Maureen is, without a doubt, the most straightforwardly extroverted character I’ve ever latched onto. I mean, she is a super extrovert. In a lot of ways, I’m not really like Maureen, but she’s the kind of woman I love to play or consider playing or dress up as. Which, as I’ve mentioned, is a thing I did. Because my friends and I were so cool we dressed up for the premiere of the Rent movie.
It is here that I feel compelled to disclaim that yes, I know that Maureen is not always a great person. She is a massive flirt (which, like I said, I’m not really like Maureen that much), really a bit histrionic, not always super-sensitive to the feelings of others, not always apologetic about her own behavior. But Maureen is also not always a terrible person. Maureen does love her friends, even if this is sometimes overshadowed by the way that she loves things that might put her in the spotlight – that being a more dominant desire. Maureen is, somewhere deep inside, a relatively caring person. She just sort of sucks at expressing it.

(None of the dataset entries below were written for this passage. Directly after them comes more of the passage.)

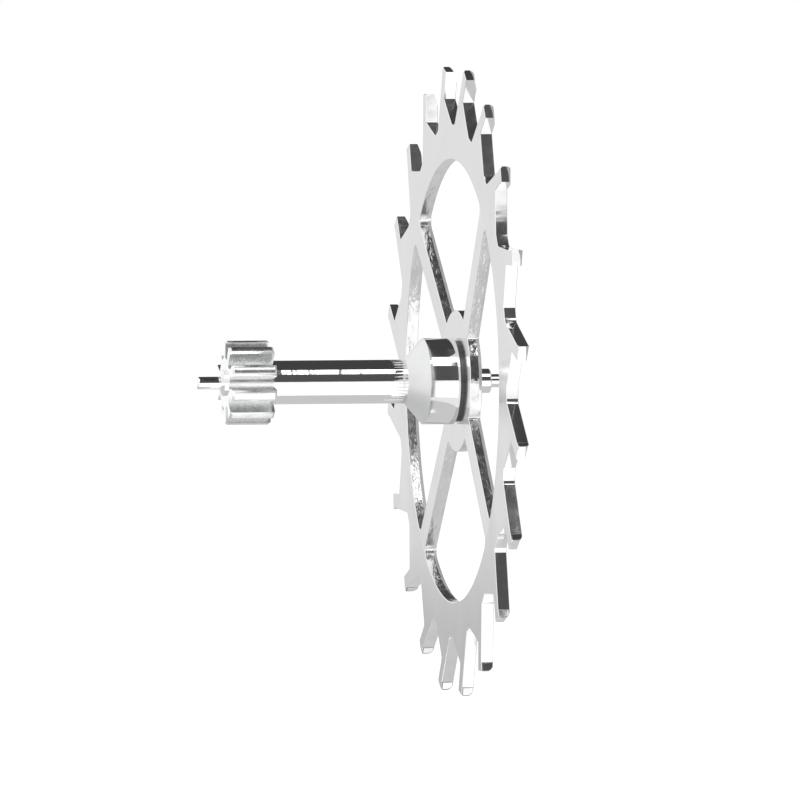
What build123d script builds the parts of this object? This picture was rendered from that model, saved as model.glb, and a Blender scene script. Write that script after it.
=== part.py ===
from build123d import *
import os
from math import asin, cos, degrees, radians, sin

# Escape wheel of a small mechanical watch, on its arbor.
# The arbor lies along Y with the pinion towards -Y, and Z is up.
# The origin is the centre of the wheel, halfway through the rim.
# All lengths are millimetres and all angles are degrees.

# Wheel blank
wheel_diameter = 4.50
wheel_thickness = 0.087
web_dish = 0.026            # how far the hub stands back from the rim
rim_width = 0.252
hub_diameter = 1.006
arm_count = 4
arm_width = 0.189
arm_turn = 3.0              # the arms' cross is turned this far from the diagonals
window_corner_radius = 0.058
hub_corner_radius = 0.018
cut_overrun = 0.05

# Club teeth
tooth_count = 20
tooth_turn = 6.9            # first heel, from the top towards -X
tooth_depth = 0.422         # heel circle down to the foot of a tooth's sloping back
heel_height = 0.063         # steep face between the heel and the sloping back
toe_drop = 0.048            # toe circle below the heel circle
lock_height = 0.183         # toe circle down to the inner corner of the locking face
gullet_drop = 0.004         # bend of the gullet below the foot circle
wall_middle_rise = 0.0878   # middle of the hollow wall under the locking face
heel_foot_share = 0.025     # places round one tooth's pitch, from its heel
foot_share = 0.391
gullet_share = 0.569
wall_middle_share = 0.7862
corner_share = 0.978
toe_share = 0.850
foot_round_radius = 0.060
gullet_round_radius = 0.040
tip_edge_break = 0.012      # small chamfer at the front of a tip
tip_land = 0.024            # thickness that keeps the full radius
tip_bevel_depth = 0.126     # how far the back of a tip is rounded off
bevel_bulge_share = 0.52    # depth and thickness at the middle of that rounding
bevel_middle_share = 0.62

# Arbor, from the pinion end to the rear pivot
pivot_diameter = 0.090
pivot_length = 0.167
pivot_rounding = 0.012
boss_diameter = 0.185
boss_length = 0.033
pinion_length = 0.324
shaft_diameter = 0.312
shaft_length = 0.977
cone_length = 0.134
collar_diameter = 0.614
collar_length = 0.240
seat_diameter = 0.360
seat_clearance = 0.002
rivet_diameter = 0.420
rivet_height = 0.012
shoulder_diameter = 0.174
shoulder_length = 0.148
shoulder_chamfer = 0.010
rear_pivot_diameter = 0.095
rear_pivot_length = 0.167

# Pinion leaves
leaf_count = 10
pinion_diameter = 0.598
pinion_root_diameter = 0.360
leaf_thickness = 0.080
leaf_shoulder_drop = 0.010  # where the leaf's flanks begin to round over
leaf_chamfer = 0.016

# Places that follow from the sizes
wheel_radius = wheel_diameter / 2
rim_front = -wheel_thickness / 2
rim_back = wheel_thickness / 2
hub_front = rim_front + web_dish
hub_back = rim_back + web_dish
foot_radius = wheel_radius - tooth_depth
rim_inner_radius = foot_radius - rim_width
hub_radius = hub_diameter / 2
tooth_pitch = 360 / tooth_count
heel_foot_radius = wheel_radius - heel_height
toe_radius = wheel_radius - toe_drop
corner_radius = toe_radius - lock_height
wall_middle_radius = foot_radius + wall_middle_rise
bore_radius = seat_diameter / 2 + seat_clearance

collar_front = hub_front - collar_length
cone_front = collar_front - cone_length
pinion_back = cone_front - shaft_length
pinion_front = pinion_back - pinion_length
boss_front = pinion_front - boss_length
front_tip = boss_front - pivot_length
rivet_back = hub_back + rivet_height
shoulder_back = rivet_back + shoulder_length
rear_tip = shoulder_back + rear_pivot_length


def polar(radius, angle):
    """A point of the wheel's plane: angle from the top, positive towards -X."""
    return (-radius * sin(radians(angle)), radius * cos(radians(angle)))


def axis_distance(vertex):
    """Distance of a sketch's vertex from the arbor's axis."""
    return (vertex.X**2 + vertex.Y**2) ** 0.5


def tooth_outline():
    """Heel face, back, gullet, hollow wall, undercut locking face and impulse face of every tooth."""
    for tooth in range(tooth_count):
        heel_angle = tooth_turn + tooth * tooth_pitch
        heel = polar(wheel_radius, heel_angle)
        heel_foot = polar(heel_foot_radius, heel_angle + heel_foot_share * tooth_pitch)
        foot = polar(foot_radius, heel_angle + foot_share * tooth_pitch)
        gullet = polar(foot_radius - gullet_drop, heel_angle + gullet_share * tooth_pitch)
        wall_middle = polar(wall_middle_radius, heel_angle + wall_middle_share * tooth_pitch)
        corner = polar(corner_radius, heel_angle + corner_share * tooth_pitch)
        toe = polar(toe_radius, heel_angle + toe_share * tooth_pitch)
        next_heel = polar(wheel_radius, heel_angle + tooth_pitch)
        Line(heel, heel_foot)
        Line(heel_foot, foot)
        Line(foot, gullet)
        ThreePointArc(gullet, wall_middle, corner)
        Line(corner, toe)
        Line(toe, next_heel)


def window_outline(middle_angle):
    """One window: rim arc, two arm edges and hub arc, with its outer corner angles."""
    half_pitch = 180 / arm_count
    rim_angle = half_pitch - degrees(asin(arm_width / 2 / rim_inner_radius))
    hub_angle = half_pitch - degrees(asin(arm_width / 2 / hub_radius))
    rim_left = polar(rim_inner_radius, middle_angle + rim_angle)
    rim_right = polar(rim_inner_radius, middle_angle - rim_angle)
    hub_left = polar(hub_radius, middle_angle + hub_angle)
    hub_right = polar(hub_radius, middle_angle - hub_angle)
    ThreePointArc(rim_left, polar(rim_inner_radius, middle_angle), rim_right)
    Line(rim_right, hub_right)
    ThreePointArc(hub_right, polar(hub_radius, middle_angle), hub_left)
    Line(hub_left, rim_left)


def build_escape_wheel():
    """Dished disc turned with rounded tips, then cut to teeth, windows and bore."""
    land_front = rim_front + tip_edge_break
    land_back = land_front + tip_land
    bevel_middle = (
        wheel_radius - bevel_bulge_share * tip_bevel_depth,
        land_back + bevel_middle_share * (rim_back - land_back),
    )
    with BuildPart() as wheel:
        with BuildSketch(Plane.XY):
            with BuildLine():
                Polyline(
                    (0, hub_back),
                    (0, hub_front),
                    (hub_radius, hub_front),
                    (rim_inner_radius, rim_front),
                    (wheel_radius - tip_edge_break, rim_front),
                    (wheel_radius, land_front),
                    (wheel_radius, land_back),
                )
                ThreePointArc(
                    (wheel_radius, land_back),
                    bevel_middle,
                    (wheel_radius - tip_bevel_depth, rim_back),
                )
                Polyline(
                    (wheel_radius - tip_bevel_depth, rim_back),
                    (rim_inner_radius, rim_back),
                    (hub_radius, hub_back),
                    (0, hub_back),
                )
            make_face()
        revolve(axis=Axis.Y)

        with BuildSketch(Plane.XZ.offset(-hub_back - cut_overrun)) as teeth:
            with BuildLine():
                tooth_outline()
            make_face()
            feet = teeth.vertices().sort_by(axis_distance)[tooth_count : 2 * tooth_count]
            fillet(feet, foot_round_radius)
            gullets = teeth.vertices().sort_by(axis_distance)[:tooth_count]
            fillet(gullets, gullet_round_radius)
        extrude(amount=hub_back - rim_front + 2 * cut_overrun, mode=Mode.INTERSECT)

        for window in range(arm_count):
            middle_angle = arm_turn + window * 360 / arm_count
            with BuildSketch(Plane.XZ.offset(-hub_back - cut_overrun)) as opening:
                with BuildLine():
                    window_outline(middle_angle)
                make_face()
                fillet(opening.vertices().sort_by(axis_distance)[-2:], window_corner_radius)
                fillet(opening.vertices().sort_by(axis_distance)[:2], hub_corner_radius)
            extrude(amount=hub_back - rim_front + 2 * cut_overrun, mode=Mode.SUBTRACT)

        with BuildSketch(Plane.XZ.offset(-hub_back - cut_overrun)):
            Circle(bore_radius)
        extrude(amount=hub_back - hub_front + 2 * cut_overrun, mode=Mode.SUBTRACT)
    return wheel


def leaf_outline():
    """Leaves with radial flanks and round tips, joined by the root circle."""
    root_radius = pinion_root_diameter / 2
    tip_radius = pinion_diameter / 2
    shoulder_radius = tip_radius - leaf_shoulder_drop
    half_leaf = degrees(asin(leaf_thickness / 2 / shoulder_radius))
    leaf_pitch = 360 / leaf_count
    for leaf in range(leaf_count):
        middle = leaf * leaf_pitch
        left_foot = polar(root_radius, middle - half_leaf)
        right_foot = polar(root_radius, middle + half_leaf)
        left_shoulder = polar(shoulder_radius, middle - half_leaf)
        right_shoulder = polar(shoulder_radius, middle + half_leaf)
        next_foot = polar(root_radius, middle + leaf_pitch - half_leaf)
        root_middle = polar(root_radius, middle + leaf_pitch / 2)
        Line(left_foot, left_shoulder)
        ThreePointArc(left_shoulder, polar(tip_radius, middle), right_shoulder)
        Line(right_shoulder, right_foot)
        ThreePointArc(right_foot, root_middle, next_foot)


def build_escape_arbor():
    """One steel bar: pinion leaves cut in it, the rest turned."""
    tip_radius = pinion_diameter / 2
    seat_radius = seat_diameter / 2
    with BuildPart() as arbor:
        with BuildSketch(Plane.XY):
            with BuildLine():
                Polyline(
                    (0, pinion_front),
                    (tip_radius - leaf_chamfer, pinion_front),
                    (tip_radius, pinion_front + leaf_chamfer),
                    (tip_radius, pinion_back - leaf_chamfer),
                    (tip_radius - leaf_chamfer, pinion_back),
                    (0, pinion_back),
                    close=True,
                )
            make_face()
        revolve(axis=Axis.Y)
        with BuildSketch(Plane.XZ.offset(-pinion_back - cut_overrun)):
            with BuildLine():
                leaf_outline()
            make_face()
        extrude(amount=pinion_length + 2 * cut_overrun, mode=Mode.INTERSECT)

        with BuildSketch(Plane.XY):
            with BuildLine():
                Polyline(
                    (0, rear_tip),
                    (0, front_tip),
                    (pivot_diameter / 2 - pivot_rounding, front_tip),
                    (pivot_diameter / 2, front_tip + pivot_rounding),
                    (pivot_diameter / 2, boss_front),
                    (boss_diameter / 2, boss_front + boss_length / 2),
                    (boss_diameter / 2, pinion_front),
                    (boss_diameter / 2, pinion_back - leaf_chamfer),
                    (shaft_diameter / 2, pinion_back - leaf_chamfer),
                    (shaft_diameter / 2, cone_front),
                    (collar_diameter / 2, collar_front),
                    (collar_diameter / 2, hub_front),
                    (seat_radius, hub_front),
                    (seat_radius, hub_back),
                    (rivet_diameter / 2, hub_back),
                    (rivet_diameter / 2, rivet_back),
                    (shoulder_diameter / 2, rivet_back),
                    (shoulder_diameter / 2, shoulder_back - shoulder_chamfer),
                    (shoulder_diameter / 2 - shoulder_chamfer, shoulder_back),
                    (rear_pivot_diameter / 2, shoulder_back),
                    (rear_pivot_diameter / 2, rear_tip - pivot_rounding),
                    (rear_pivot_diameter / 2 - pivot_rounding, rear_tip),
                    close=True,
                )
            make_face()
        revolve(axis=Axis.Y)
    return arbor


os.makedirs("parts", exist_ok=True)

escape_wheel = build_escape_wheel()
escape_wheel.part.label = "escape_wheel"
export_step(escape_wheel.part, "parts/escape_wheel.step")

escape_arbor = build_escape_arbor()
escape_arbor.part.label = "escape_arbor"
export_step(escape_arbor.part, "parts/escape_arbor.step")
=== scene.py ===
import bmesh
import bpy
import numpy as np
from mathutils import Matrix, Vector


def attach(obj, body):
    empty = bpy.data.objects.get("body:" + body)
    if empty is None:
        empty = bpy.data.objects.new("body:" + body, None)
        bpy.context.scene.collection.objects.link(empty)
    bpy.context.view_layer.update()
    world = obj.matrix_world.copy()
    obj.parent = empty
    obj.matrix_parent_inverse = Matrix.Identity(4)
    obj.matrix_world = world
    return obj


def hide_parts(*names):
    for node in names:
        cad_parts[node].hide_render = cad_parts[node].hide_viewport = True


# Escape wheel of a small mechanical watch on its arbor, in a white studio.
# The arbor lies along Y with the pinion towards -Y, and Z is up.
# Sizes are millimetres and angles degrees, and a mesh takes them to metres.
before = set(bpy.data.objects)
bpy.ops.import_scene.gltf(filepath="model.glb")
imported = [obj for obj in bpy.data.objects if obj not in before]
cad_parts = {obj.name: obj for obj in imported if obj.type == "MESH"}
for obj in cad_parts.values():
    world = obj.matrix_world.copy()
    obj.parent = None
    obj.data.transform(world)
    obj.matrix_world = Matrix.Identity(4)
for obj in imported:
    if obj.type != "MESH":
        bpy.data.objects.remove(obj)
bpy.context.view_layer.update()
MM = 0.001

# Wheel blank
wheel_radius = 2.25
wheel_thickness = 0.087
web_dish = 0.026
rim_width = 0.252
hub_radius = 0.503
bore_radius = 0.182
arm_count = 4
arm_width = 0.189
arm_turn = 3.0
window_corner_radius = 0.058
hub_corner_radius = 0.018
edge_break = 0.004
window_draft = 0.004
draft_start = 0.020

# Club teeth, with places round one tooth's pitch counted from its heel
tooth_count = 20
tooth_turn = 6.9
tooth_depth = 0.422
heel_height = 0.063
toe_drop = 0.048
lock_height = 0.183
gullet_drop = 0.004
wall_middle_rise = 0.0878
foot_round_radius = 0.060
gullet_round_radius = 0.020
heel_foot_share = 0.025
foot_share = 0.391
gullet_share = 0.569
wall_middle_share = 0.7862
corner_share = 0.978
toe_share = 0.850
tip_edge_break = 0.012
tip_land = 0.024
tip_bevel_depth = 0.126
bevel_bulge_share = 0.52
bevel_middle_share = 0.62
heel_round_depth = 0.055
heel_round_height = 0.046
rim_root_depth = 0.056      # circle below the foot circle where the clubs' grid begins

# Steps along one tooth's outline, from one locking face's corner to the next
lock_steps = 12
impulse_steps = 10
search_steps = 200
shortest_part = 0.06        # least share of the impulse face on either side of its cut
wall_foot_parts = 5         # the hollow wall's first part, which the gullet's round leans on
heel_places = (0, 0.12, 0.5, 0.88)
back_steps = 10
foot_round_steps = 8
gullet_steps = 2
gullet_round_steps = 8
hollow_steps = 6
heel_column = lock_steps + impulse_steps
heel_end_column = heel_column + len(heel_places)
club_columns = heel_end_column + 6
crossing_shares = (0.04, 0.30, 0.45, 0.50, 0.96)
crossing_shrink = 0.99
slope_rows = 13

# Steps along the windows' outlines
hub_arc_steps = 48
hub_round_steps = 6
rim_round_steps = 12
arm_side_steps = 16

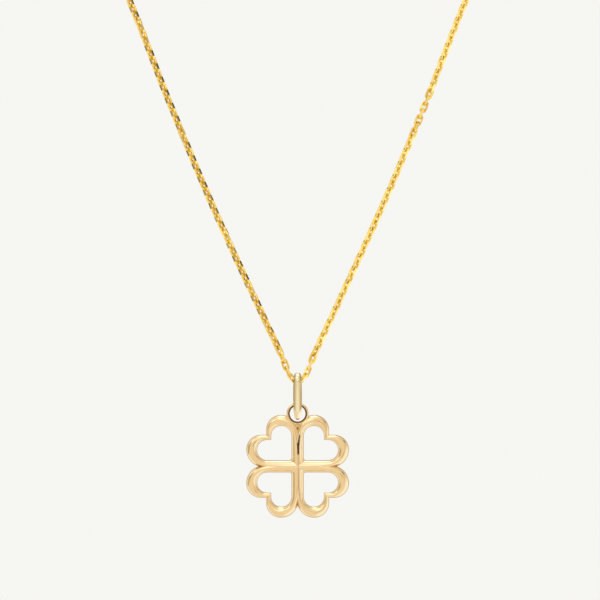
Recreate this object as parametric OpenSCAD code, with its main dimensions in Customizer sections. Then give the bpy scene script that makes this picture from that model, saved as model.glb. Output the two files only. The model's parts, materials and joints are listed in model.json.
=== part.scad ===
// Necklace with an openwork four leaf clover pendant: four heart-shaped leaves, an eye ring
// soldered between the upper two, a bail on a fine chain, and a ring clasp at the nape.
// Millimetres, +Z up. The origin is where the clasp rests on the nape, and the front faces -Y.

/* [Clover] */
// Width across two leaves, and the height too
leaf_span = 15; // [14.4:0.1:18]
// Thickness of the metal at the crest of its dome
clover_t = 1.25; // [1:0.05:1.8]
// Thickness where the two lobes of a leaf meet
cleft_t = 1; // [0.8:0.05:1.25]
// Upright edge below the dome
edge_h = 0.2; // [0.1:0.05:0.4]
// Width of the cross bars between the openings
bar_w = 1.8; // [1.5:0.05:2.2]
// Width of the rim at the tip of a lobe
rim_w = 1.6; // [1.3:0.05:1.8]
// Width of the rim beside the cleft of a leaf
shoulder_w = 0.75; // [0.6:0.05:1]
// Distance from a bar to the tip of the lobe beside it
lobe_offset = 2.45; // [2.2:0.05:2.6]
// Radius of a lobe from its tip to the cleft
shoulder_r = 2.15; // [1.9:0.05:2.3]
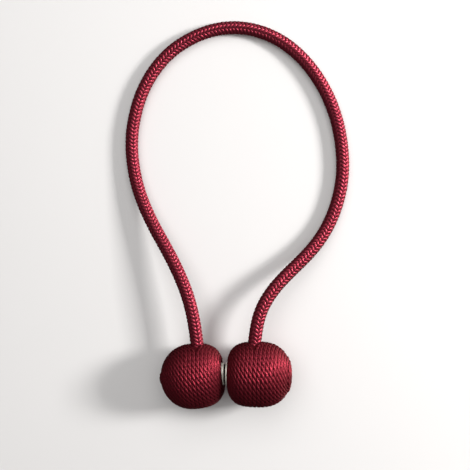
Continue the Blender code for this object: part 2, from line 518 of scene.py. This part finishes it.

Maureen is not the best at relationships. She is someone who, in my estimation, is very flirty, to the point of causing problems; she isn’t super-comfortable with commitment and she doesn’t know how sometimes how to not be manipulative toward people. But while I wouldn’t call Maureen a role model really in any regard, she definitely did something important in my relatively young life that I appreciate her for.
I think it’s at this point that I should explain that I’ve never read Maureen as someone who was a closeted lesbian, then only ever ladies after Joanne. That’s a thing that can be true of some people. Yes, Willow Rosenberg is/was a lesbian. There is no question about it. Kinsey 5, maybe. And Wikipedia classes Dakota of Planet Terror as bisexual, though I’d say that I always got at least a pretty heavily lady-leaning vibe off of her also. But Maureen? Nope, Maureen as I read her has always been bisexual. Actually very possibly pansexual. The only people you hear about her flirting with after she’s with Joanne are women, but that’s because they’re instances that take place at lesbian clubs.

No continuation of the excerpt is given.